### [DIRECTION]
Extract each line of the records below that contains the word "this".

### [PROVIDED RECORDS]
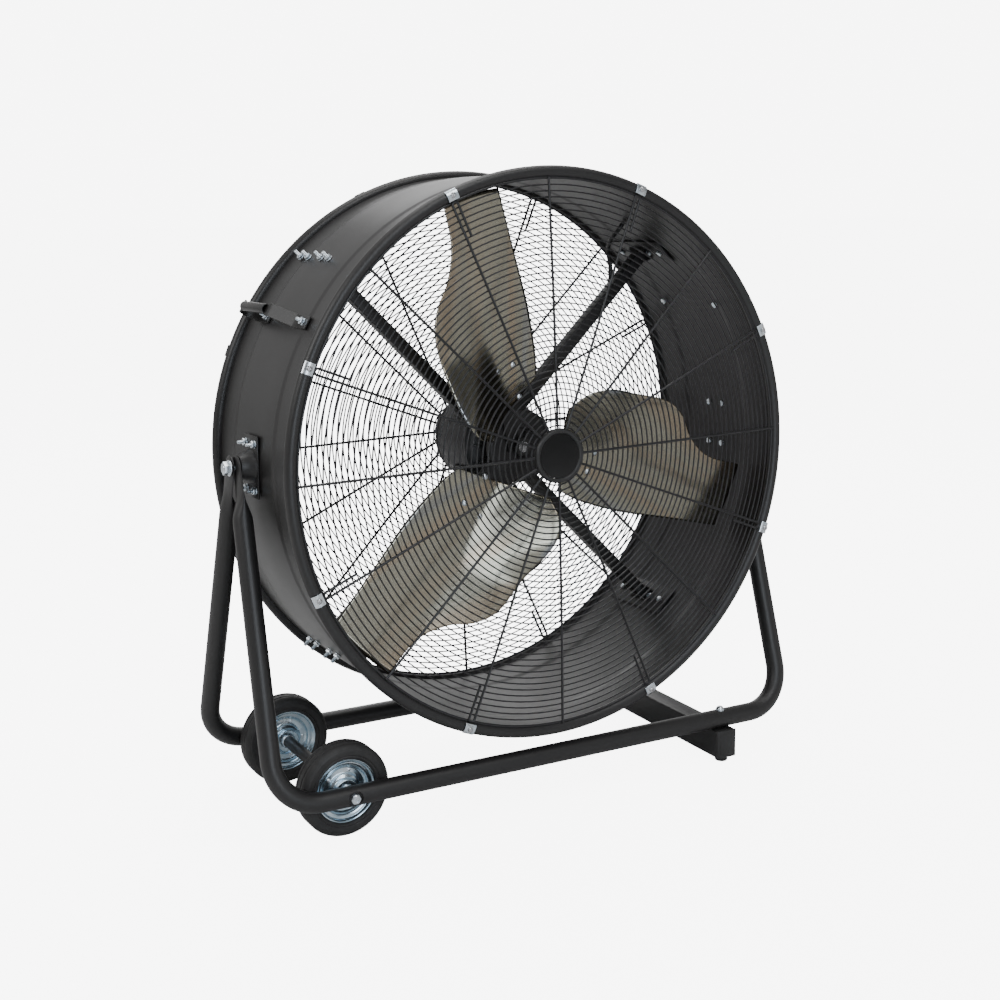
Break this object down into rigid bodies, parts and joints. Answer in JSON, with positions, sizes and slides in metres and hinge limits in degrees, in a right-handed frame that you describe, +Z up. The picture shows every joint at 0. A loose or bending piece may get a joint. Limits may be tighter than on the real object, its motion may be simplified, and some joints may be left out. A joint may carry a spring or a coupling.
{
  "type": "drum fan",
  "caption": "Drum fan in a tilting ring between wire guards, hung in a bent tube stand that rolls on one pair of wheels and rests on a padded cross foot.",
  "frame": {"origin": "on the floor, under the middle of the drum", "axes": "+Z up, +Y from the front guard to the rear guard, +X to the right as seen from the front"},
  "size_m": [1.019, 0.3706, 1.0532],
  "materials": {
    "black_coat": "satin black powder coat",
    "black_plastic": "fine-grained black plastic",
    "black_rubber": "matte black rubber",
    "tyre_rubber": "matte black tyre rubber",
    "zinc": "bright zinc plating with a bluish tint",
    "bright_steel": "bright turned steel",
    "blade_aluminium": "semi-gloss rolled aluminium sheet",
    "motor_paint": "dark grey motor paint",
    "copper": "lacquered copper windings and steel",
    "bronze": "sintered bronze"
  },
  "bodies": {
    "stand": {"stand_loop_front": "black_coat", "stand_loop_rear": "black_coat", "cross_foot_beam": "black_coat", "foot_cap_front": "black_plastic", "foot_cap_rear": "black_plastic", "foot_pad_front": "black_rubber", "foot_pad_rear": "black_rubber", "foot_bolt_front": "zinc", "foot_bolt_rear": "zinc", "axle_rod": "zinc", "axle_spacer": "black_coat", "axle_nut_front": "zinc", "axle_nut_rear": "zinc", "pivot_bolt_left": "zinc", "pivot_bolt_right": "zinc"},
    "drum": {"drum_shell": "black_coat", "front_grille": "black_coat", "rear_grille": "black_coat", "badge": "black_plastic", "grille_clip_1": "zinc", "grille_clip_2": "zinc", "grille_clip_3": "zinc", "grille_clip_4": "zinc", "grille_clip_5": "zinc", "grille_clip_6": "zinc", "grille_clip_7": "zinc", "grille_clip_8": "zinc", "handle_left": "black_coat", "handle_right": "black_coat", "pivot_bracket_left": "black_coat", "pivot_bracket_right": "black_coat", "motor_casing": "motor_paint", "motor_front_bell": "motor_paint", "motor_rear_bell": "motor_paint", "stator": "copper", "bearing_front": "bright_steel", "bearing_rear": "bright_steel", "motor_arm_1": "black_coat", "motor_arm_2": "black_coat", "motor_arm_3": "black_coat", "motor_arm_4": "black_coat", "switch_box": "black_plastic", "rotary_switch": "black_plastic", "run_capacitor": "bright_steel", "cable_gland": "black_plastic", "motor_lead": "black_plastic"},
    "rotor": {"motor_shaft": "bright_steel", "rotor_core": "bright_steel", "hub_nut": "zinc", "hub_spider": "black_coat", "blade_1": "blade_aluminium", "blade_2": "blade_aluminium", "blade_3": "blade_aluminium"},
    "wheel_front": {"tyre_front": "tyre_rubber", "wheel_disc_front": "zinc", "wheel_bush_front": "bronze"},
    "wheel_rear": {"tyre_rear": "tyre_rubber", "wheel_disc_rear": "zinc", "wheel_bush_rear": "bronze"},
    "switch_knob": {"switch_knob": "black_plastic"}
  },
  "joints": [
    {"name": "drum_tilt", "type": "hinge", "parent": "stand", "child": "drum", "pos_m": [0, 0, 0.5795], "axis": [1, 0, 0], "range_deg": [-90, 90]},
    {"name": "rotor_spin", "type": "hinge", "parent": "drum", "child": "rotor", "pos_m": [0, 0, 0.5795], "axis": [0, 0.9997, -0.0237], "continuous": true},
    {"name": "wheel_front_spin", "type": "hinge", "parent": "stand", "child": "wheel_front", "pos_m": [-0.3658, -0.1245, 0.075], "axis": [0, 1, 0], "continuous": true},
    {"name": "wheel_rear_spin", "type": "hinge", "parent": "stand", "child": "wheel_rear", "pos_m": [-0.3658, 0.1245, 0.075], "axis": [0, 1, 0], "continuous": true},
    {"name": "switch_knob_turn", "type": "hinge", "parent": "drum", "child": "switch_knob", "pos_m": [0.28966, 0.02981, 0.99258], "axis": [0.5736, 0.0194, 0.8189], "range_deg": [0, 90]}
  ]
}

--

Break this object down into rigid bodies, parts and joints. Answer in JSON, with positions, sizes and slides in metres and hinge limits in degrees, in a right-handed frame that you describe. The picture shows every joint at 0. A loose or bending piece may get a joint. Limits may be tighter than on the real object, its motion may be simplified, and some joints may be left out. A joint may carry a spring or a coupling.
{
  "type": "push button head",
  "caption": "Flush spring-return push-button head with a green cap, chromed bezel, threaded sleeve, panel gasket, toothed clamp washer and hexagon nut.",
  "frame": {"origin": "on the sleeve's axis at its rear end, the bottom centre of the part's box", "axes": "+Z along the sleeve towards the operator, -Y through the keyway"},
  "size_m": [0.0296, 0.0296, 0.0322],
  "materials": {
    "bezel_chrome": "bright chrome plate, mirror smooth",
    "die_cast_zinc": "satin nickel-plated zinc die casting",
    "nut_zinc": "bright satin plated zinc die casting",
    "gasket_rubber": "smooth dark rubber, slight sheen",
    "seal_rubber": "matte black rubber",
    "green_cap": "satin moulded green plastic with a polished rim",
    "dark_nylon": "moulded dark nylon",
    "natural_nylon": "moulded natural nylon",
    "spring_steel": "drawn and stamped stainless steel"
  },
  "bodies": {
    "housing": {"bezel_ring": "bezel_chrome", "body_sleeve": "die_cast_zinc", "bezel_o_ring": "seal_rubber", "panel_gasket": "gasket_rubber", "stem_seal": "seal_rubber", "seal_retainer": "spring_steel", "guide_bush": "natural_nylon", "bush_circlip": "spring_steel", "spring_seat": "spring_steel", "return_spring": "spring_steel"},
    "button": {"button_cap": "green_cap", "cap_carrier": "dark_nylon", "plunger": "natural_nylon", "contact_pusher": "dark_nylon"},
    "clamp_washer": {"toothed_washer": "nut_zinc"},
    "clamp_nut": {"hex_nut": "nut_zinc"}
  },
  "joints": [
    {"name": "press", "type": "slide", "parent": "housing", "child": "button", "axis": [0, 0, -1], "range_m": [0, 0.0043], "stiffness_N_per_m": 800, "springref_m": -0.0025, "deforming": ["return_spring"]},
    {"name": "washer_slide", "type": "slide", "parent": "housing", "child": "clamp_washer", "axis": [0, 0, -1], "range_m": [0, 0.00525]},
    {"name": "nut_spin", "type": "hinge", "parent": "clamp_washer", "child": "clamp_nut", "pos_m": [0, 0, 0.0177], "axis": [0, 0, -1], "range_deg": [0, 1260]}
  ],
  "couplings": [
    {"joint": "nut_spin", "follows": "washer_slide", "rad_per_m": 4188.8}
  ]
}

### [SOLUTION]
Break this object down into rigid bodies, parts and joints. Answer in JSON, with positions, sizes and slides in metres and hinge limits in degrees, in a right-handed frame that you describe, +Z up. The picture shows every joint at 0. A loose or bending piece may get a joint. Limits may be tighter than on the real object, its motion may be simplified, and some joints may be left out. A joint may carry a spring or a coupling.
Break this object down into rigid bodies, parts and joints. Answer in JSON, with positions, sizes and slides in metres and hinge limits in degrees, in a right-handed frame that you describe. The picture shows every joint at 0. A loose or bending piece may get a joint. Limits may be tighter than on the real object, its motion may be simplified, and some joints may be left out. A joint may carry a spring or a coupling.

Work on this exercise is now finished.